The official said rescue teams responded promptly and shifted three seriously injured people to a nearby hospital in Wana.

In another incident during the day in Lakki Marwat, an improvised explosive device attached to a motorbike exploded near shops.

“Two people have been killed and about 10 have been injured in an IED blast in Lakki Marwat,” Raza Khan, Deputy Superintendent of Police in Bannu, told Arab News.

“The deceased are identified as Shoaib Ur Rehman and Furqan Ullah,” he added. “Shoaib, the owner of the shop, was the brother of the Lakki peace committee head.”

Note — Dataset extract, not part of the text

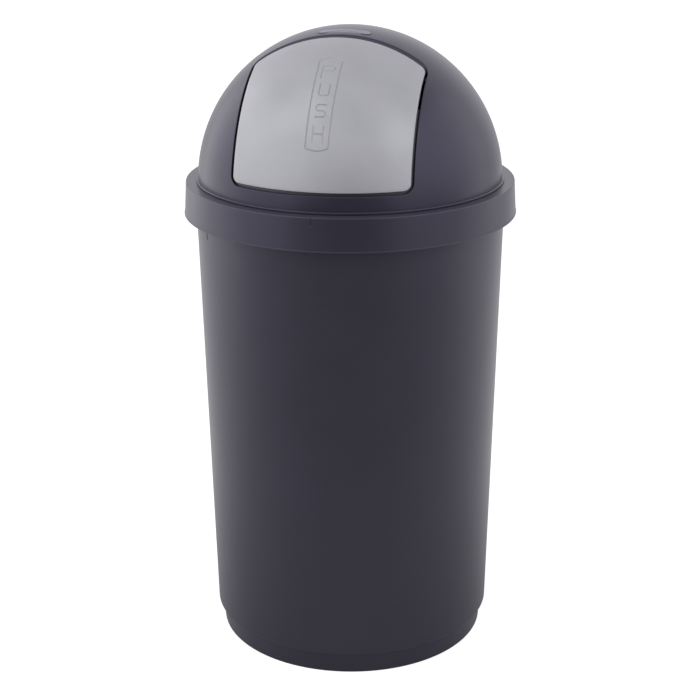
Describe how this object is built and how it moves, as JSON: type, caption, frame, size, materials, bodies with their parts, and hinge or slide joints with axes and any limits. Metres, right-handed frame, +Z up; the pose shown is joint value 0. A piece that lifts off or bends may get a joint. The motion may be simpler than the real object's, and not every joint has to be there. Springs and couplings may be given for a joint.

Peace committees in the region are informal, community-based groups that work with security forces to report militant activity and maintain order, making their members frequent targets of attacks.

Pakistan’s Interior Minister Mohsin Naqvi condemned the attacks and expressed grief over the incidents.

“I strongly condemn the blast near a police patrolling vehicle in Wana Bazaar,” Naqvi said in a statement, confirming the killing of four people, including two police personnel.

“Khyber Pakhtunkhwa police are on the front line in the war against terrorism,” he said, noting the force had made “unforgettable sacrifices” in the fight against militant groups.

Militant violence has surged in Pakistan’s border regions in recent months, particularly in Khyber Pakhtunkhwa and Balochistan provinces.
Islamabad has repeatedly accused the Afghan Taliban government of allowing militant groups, including the Tehreek-e-Taliban Pakistan (TTP), to operate from Afghan territory — a charge Kabul denies — as cross-border tensions between the two neighbors have escalated.